3D code data
-- Start --

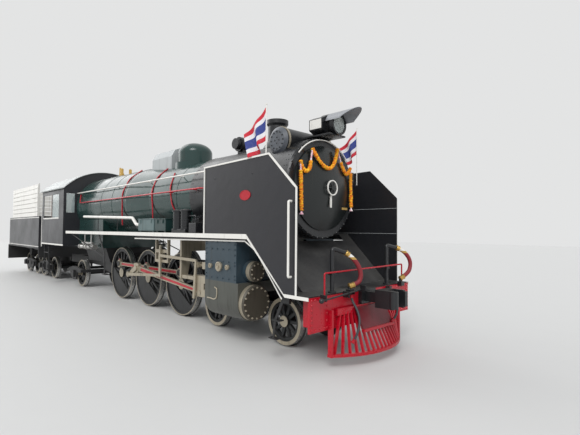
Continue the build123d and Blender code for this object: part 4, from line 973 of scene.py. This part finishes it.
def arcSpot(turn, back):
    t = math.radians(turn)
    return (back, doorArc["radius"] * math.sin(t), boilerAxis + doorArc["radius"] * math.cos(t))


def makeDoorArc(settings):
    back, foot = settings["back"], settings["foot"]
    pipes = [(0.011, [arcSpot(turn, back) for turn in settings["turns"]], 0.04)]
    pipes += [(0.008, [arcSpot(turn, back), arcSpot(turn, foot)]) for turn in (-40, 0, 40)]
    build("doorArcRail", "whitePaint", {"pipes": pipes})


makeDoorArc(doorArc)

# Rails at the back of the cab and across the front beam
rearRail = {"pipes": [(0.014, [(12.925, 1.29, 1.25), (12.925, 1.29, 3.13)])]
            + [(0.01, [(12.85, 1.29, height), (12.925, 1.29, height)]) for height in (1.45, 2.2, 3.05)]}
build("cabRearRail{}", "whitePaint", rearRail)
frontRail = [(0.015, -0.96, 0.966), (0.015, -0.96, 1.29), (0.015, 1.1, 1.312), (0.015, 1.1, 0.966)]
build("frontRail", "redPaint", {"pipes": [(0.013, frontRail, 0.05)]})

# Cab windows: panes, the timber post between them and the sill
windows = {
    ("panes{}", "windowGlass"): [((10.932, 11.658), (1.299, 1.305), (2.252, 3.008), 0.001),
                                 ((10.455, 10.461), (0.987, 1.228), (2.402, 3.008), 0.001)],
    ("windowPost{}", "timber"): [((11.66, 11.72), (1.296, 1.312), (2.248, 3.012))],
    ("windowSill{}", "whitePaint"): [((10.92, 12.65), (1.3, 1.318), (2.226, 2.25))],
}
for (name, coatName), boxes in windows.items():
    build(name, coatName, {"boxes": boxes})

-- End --
-- Start --

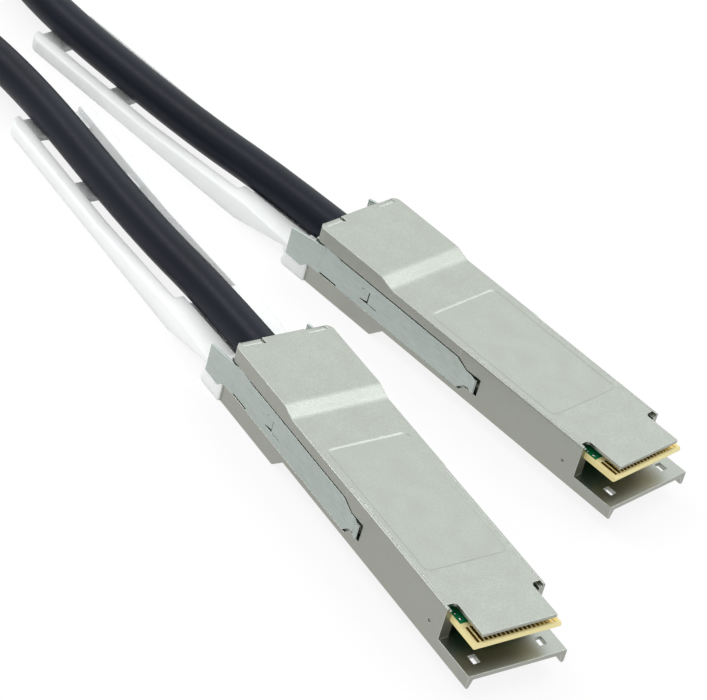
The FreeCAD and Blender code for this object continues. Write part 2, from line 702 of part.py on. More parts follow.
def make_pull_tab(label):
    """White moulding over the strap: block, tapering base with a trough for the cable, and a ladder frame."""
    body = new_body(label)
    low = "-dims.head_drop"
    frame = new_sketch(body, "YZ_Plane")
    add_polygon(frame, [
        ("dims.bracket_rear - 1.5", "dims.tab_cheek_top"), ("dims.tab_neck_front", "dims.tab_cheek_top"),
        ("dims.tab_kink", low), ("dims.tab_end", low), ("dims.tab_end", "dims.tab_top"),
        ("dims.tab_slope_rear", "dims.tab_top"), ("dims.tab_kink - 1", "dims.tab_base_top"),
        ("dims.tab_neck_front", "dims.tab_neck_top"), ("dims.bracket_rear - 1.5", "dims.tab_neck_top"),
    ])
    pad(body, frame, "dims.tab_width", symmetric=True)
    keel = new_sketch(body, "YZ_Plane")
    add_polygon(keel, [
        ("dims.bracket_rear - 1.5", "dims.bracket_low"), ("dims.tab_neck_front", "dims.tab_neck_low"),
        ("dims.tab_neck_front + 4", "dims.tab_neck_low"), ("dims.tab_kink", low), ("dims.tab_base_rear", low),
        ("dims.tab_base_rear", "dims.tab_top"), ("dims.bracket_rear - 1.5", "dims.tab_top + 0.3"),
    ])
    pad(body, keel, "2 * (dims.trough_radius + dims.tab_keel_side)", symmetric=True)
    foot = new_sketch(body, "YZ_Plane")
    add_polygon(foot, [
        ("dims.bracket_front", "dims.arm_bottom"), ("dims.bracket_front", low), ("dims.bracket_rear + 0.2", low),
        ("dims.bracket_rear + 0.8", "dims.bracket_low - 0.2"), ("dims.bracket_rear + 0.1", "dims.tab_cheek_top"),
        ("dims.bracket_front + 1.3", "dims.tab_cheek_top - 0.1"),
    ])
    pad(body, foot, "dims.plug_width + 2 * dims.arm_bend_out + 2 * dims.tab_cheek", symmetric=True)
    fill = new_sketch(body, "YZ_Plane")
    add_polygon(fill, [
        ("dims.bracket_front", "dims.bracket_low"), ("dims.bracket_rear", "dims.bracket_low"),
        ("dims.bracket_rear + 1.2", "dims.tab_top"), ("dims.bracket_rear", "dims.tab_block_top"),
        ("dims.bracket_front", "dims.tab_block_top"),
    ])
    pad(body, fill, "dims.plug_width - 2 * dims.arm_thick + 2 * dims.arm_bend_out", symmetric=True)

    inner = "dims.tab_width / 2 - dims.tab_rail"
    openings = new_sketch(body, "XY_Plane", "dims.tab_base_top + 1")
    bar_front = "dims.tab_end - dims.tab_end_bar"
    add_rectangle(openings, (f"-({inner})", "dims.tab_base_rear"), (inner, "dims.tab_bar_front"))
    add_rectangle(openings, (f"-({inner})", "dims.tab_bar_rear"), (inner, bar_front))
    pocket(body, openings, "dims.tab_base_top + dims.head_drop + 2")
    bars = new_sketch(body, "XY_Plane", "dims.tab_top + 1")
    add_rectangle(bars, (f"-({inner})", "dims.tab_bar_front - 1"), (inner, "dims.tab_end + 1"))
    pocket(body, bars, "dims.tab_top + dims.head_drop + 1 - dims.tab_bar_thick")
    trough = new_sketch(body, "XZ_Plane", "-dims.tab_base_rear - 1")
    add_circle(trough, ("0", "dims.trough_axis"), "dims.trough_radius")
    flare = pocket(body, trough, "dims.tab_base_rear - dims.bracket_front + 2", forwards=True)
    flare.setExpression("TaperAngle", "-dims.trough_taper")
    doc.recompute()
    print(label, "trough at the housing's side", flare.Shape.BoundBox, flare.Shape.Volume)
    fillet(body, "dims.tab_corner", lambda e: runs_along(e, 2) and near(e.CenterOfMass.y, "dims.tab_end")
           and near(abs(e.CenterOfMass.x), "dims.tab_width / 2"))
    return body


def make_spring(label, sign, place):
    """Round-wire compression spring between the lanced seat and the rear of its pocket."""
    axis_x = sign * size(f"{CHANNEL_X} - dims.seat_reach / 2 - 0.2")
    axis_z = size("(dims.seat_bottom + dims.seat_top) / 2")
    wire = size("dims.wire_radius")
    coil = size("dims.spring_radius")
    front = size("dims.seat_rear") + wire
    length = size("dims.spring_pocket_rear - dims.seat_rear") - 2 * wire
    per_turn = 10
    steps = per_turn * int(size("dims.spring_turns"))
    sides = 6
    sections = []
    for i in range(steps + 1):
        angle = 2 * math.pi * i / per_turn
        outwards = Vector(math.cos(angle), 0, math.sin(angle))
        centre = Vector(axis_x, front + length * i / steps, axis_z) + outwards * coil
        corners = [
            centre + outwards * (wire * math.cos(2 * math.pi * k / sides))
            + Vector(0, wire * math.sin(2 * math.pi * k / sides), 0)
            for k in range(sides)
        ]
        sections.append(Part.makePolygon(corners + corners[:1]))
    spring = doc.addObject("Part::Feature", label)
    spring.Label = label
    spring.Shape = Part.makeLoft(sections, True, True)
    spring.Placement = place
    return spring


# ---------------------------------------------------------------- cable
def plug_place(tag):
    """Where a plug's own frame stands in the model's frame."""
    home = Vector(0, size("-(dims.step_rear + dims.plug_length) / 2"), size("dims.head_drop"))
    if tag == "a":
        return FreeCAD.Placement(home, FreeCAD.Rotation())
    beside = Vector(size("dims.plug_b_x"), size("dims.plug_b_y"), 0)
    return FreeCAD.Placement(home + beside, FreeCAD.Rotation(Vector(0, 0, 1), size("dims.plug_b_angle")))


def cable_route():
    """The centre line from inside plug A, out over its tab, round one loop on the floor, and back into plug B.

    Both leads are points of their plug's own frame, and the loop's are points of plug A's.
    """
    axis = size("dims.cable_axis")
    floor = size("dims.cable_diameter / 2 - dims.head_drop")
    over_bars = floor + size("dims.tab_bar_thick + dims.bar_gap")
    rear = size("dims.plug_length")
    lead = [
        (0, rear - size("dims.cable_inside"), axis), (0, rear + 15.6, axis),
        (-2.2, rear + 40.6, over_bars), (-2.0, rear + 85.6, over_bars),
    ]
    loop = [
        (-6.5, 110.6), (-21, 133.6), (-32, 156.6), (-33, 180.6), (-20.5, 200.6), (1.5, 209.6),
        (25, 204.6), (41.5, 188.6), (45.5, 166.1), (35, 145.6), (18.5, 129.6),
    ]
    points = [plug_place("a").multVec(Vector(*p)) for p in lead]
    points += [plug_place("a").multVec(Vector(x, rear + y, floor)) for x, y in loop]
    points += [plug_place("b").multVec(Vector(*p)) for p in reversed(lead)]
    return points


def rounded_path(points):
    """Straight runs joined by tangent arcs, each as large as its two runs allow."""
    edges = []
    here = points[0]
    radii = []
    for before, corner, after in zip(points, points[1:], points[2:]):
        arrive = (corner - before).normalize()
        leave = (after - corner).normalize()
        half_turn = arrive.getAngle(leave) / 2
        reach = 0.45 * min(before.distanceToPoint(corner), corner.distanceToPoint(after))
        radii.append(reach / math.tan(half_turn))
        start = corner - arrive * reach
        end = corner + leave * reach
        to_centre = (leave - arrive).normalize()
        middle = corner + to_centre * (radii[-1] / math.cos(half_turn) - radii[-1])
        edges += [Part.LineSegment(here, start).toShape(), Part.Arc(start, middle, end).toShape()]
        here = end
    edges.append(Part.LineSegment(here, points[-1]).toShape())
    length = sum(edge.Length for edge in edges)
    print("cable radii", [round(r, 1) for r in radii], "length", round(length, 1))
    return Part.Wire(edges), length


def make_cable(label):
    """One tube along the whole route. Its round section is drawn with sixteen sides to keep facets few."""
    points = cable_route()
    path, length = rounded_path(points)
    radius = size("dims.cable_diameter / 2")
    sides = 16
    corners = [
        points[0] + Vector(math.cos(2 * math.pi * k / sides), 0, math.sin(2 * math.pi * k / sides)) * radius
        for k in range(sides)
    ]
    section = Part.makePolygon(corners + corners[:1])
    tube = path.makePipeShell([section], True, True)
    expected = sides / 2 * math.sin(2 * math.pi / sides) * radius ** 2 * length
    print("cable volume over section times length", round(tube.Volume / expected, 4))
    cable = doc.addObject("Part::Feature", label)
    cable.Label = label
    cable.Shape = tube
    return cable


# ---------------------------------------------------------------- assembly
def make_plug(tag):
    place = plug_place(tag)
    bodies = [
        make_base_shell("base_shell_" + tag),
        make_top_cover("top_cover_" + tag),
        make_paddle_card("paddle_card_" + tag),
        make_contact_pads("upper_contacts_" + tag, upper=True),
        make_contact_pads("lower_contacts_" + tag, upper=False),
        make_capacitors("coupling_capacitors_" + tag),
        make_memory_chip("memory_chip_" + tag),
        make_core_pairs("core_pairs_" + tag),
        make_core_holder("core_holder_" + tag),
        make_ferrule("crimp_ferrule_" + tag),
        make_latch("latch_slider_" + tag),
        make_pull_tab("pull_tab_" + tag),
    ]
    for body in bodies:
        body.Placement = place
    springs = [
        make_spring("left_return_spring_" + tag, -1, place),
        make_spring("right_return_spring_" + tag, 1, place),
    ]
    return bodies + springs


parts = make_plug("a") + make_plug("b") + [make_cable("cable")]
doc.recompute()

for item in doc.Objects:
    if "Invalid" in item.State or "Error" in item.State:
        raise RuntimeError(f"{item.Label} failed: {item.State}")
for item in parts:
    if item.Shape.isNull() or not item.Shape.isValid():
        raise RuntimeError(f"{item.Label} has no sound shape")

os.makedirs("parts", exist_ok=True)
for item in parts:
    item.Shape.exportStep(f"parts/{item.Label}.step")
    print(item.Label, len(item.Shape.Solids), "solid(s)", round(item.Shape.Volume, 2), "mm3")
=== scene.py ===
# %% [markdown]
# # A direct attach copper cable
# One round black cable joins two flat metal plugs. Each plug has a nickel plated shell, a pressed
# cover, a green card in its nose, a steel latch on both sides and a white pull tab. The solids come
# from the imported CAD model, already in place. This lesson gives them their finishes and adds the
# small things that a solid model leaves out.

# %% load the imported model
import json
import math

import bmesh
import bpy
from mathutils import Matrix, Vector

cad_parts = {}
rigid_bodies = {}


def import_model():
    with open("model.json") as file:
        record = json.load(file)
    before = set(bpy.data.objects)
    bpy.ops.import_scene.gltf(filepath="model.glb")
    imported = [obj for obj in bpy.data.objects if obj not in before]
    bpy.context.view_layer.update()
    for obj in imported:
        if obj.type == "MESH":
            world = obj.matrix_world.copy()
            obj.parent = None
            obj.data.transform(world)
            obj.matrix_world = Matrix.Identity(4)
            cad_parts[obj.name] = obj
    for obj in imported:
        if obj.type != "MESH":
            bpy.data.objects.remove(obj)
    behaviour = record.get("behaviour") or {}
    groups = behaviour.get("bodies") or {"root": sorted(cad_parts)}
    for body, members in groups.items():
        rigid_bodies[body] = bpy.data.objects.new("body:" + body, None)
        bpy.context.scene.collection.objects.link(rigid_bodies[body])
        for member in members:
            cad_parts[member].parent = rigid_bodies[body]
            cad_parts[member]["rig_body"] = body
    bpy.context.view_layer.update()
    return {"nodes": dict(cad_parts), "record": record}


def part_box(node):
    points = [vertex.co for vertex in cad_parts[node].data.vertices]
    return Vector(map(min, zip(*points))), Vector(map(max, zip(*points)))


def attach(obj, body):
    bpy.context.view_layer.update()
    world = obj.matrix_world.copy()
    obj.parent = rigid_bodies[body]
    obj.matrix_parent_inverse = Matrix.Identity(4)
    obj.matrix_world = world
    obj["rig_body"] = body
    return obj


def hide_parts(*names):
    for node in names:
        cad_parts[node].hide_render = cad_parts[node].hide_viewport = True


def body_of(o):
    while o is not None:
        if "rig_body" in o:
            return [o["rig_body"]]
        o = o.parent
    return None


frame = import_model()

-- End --

Work required:
Each line in the entries above that includes the string "groups" should be extracted.

Result:
    groups = behaviour.get("bodies") or {"root": sorted(cad_parts)}
    for body, members in groups.items():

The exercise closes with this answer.